Dada a natural evolução táctica que o jogo apresentou, a estrutura posicional da equipa – sistema táctico, ganhou uma importância nuclear, assumindo-se como a principal referência para transmitir e analisar a organização das equipas. Uma das razões para este facto, foram mesmo as diferentes implicações na dinâmica das equipas e consequentemente na cultura de jogo, que as diferentes mudanças estruturais trouxeram.

Contudo, tal como noutras dimensões da intervenção do treinador no jogo, esta “catalogação” estrutural, foi extremamente redutora. É hoje claro, que o mesmo sistema pode absorver diferentes dinâmicas, diferentes princípios, e até mesmo diferentes culturas e formas de compreender o jogo.

Vamos mais longe e levantamos um problema para nós óbvio quando se caracteriza de forma geral uma equipa atribuindo-lhe um determinado sistema. Já excluindo os momentos de transição e os naturais posicionamentos colectivos mais caóticos que deles resultam, questionamos qual foi o momento de jogo, se a organização ofensiva ou organização defensiva da equipa que esteve na base dessa “fotografia” da estrutura posicional do seu jogo. Isto porque nesta fase da evolução táctica do jogo, todas as equipas apresentam determinados posicionamentos no momento defensivo e outros bem diferentes no momento ofensivo. Dando dois exemplos simples, é comum vermos uma equipa atacar numa estrutura de 1:4:3:3 e defender numa estrutura de 1:4:5:1, e aqui sem caracterizar eventuais posicionamentos altos dos defesas laterais no momento ofensivo. Por outro lado, é também cada vez mais comum vermos equipas em organização defensiva num estrutura de 4 jogadores na sua última linha, e que no momento ofensivo se transforma, com a subida dos defesas-laterais e o recuo de um médio-centro, numa estrutura de 3 jogadores. E como a caracterizamos? 1:4:X:X ou 1:3:X:X? Tomando como referência apenas um desses momentos, não será isso redutor? Não serão os dois momentos igualmente importantes na organização geral e qualidade de jogo da equipa? No pontapé de saída? Mas esse até é um momento estático em que nem se está a jogar, e por outro lado cada vez surgem mais equipas a tentar fazer dele uma oportunidade para utilizarem um esquema táctico, ou seja, uma situação mais ou menos fechada trabalhada previamente, em que os jogadores assumem um posicionamento muito específico.

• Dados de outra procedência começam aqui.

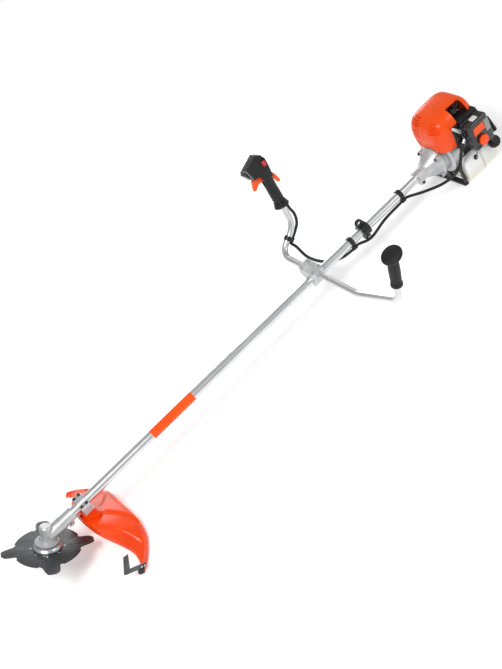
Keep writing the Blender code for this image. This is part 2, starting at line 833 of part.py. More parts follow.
def build_cable():
    collar = RIGHT @ Vector((-0.0160, 0, -GAP))
    clips = [Vector((station, at.y, at.z)) for station, at in zip(CLIP_STATIONS, CABLE_AT_CLIPS)]
    points = [
        collar,
        collar - 0.018 * RIGHT_AXIS,
        Vector((1.168, 0.157, 0.098)),
        Vector((1.157, 0.153, 0.069)),
        CABLE_AT_BAR + 0.010 * BAR_RUN,
        CABLE_AT_BAR - 0.010 * BAR_RUN,
        Vector((1.109, 0.128, 0.026)),
        Vector((1.106, 0.088, 0.005)),
        Vector((1.117, 0.055, -0.011)),
        Vector((1.137, 0.026, -0.021)),
        Vector((1.166, 0.003, -0.0225)),
        clips[0] - 0.014 * X_AXIS,
        clips[0] + 0.014 * X_AXIS,
        Vector((1.268, -0.023, -0.0240)),
        Vector((1.340, -0.0140, -0.0180)),
        clips[1] - 0.014 * X_AXIS,
        clips[1] + 0.012 * X_AXIS,
        Vector((1.485, -0.040, -0.026)),
        Vector((1.536, -0.064, -0.033)),
        Vector((1.578, -0.079, -0.028)),
        Vector((1.603, -0.087, -0.009)),
        Vector((1.618, -0.089, 0.018)),
        Vector((1.634, -0.0885, 0.040)),
        Vector((1.6512, -0.0880, 0.052)),
    ]
    curve = bpy.data.curves.new("throttle_cable", "CURVE")
    curve.dimensions = "3D"
    curve.bevel_depth = CABLE_R
    curve.bevel_resolution = 2
    curve.use_fill_caps = True
    spline = curve.splines.new("POLY")
    route = smooth_route(points, 2.4 * 2 * CABLE_R)
    spline.points.add(len(route) - 1)
    for point, place in zip(spline.points, route):
        point.co = (*place, 1)
    made = link("throttle_cable", curve, HERE)
    curve.materials.append(finish_of("black_plastic"))
    return made


# ---------------------------------------------------------------- clutch and crank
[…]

Por outro lado, se analisarmos os diferentes comportamentos das equipas dentro de cada um desses grandes momentos do jogo, também percebemos que as equipas a esse nível de organização, variam muito de estrutura. Por exemplo, uma equipa pode pressionar alto em determinada estrutura, mas apresenta outra quando se encontra a defender junto à sua área.

Vários autores, nomeadamente treinadores portugueses, como são exemplos José Mourinho, Jorge Jesus, Vítor Pereira e André Villas-Boas, atribuem importância ao sistema enquanto ponto de partida, ou seja, como mais um princípio. São porém unânimes em entender como decisiva a dinâmica criada a partir do mesmo. O nosso ponto é que diferentes momentos e sub-momentos do jogo, logo, diferentes princípios, diferentes dinâmicas e consequentemente diferentes… sistemas. Portanto, é redutor e irrelevante identificar determinada equipa através de um sistema.

No exemplo, provavelmente mais contundente, em 1974, um traço que marcou a Holanda de Rinus Michels e Johan Cruyff, foi a permanente troca de funções e também variabilidade posicional dos seus jogadores, nomeadamente no momento ofensivo do jogo. Como resultado, se hoje fizermos uma pesquisa ao sistema táctico da selecção holandesa presente nesse campeonato do mundo, surgem-nos diferentes estruturas com os mesmos jogadores.

Desta forma, sentimos, para a evolução teórica do jogo, e uma vez mais indo ao encontro da sua natureza complexa, ser importante evoluir para outra caracterização das equipas, pois a actual forma, para além de redutora, é consequentemente um problema para os treinadores, analistas, e naturalmente para os jogadores.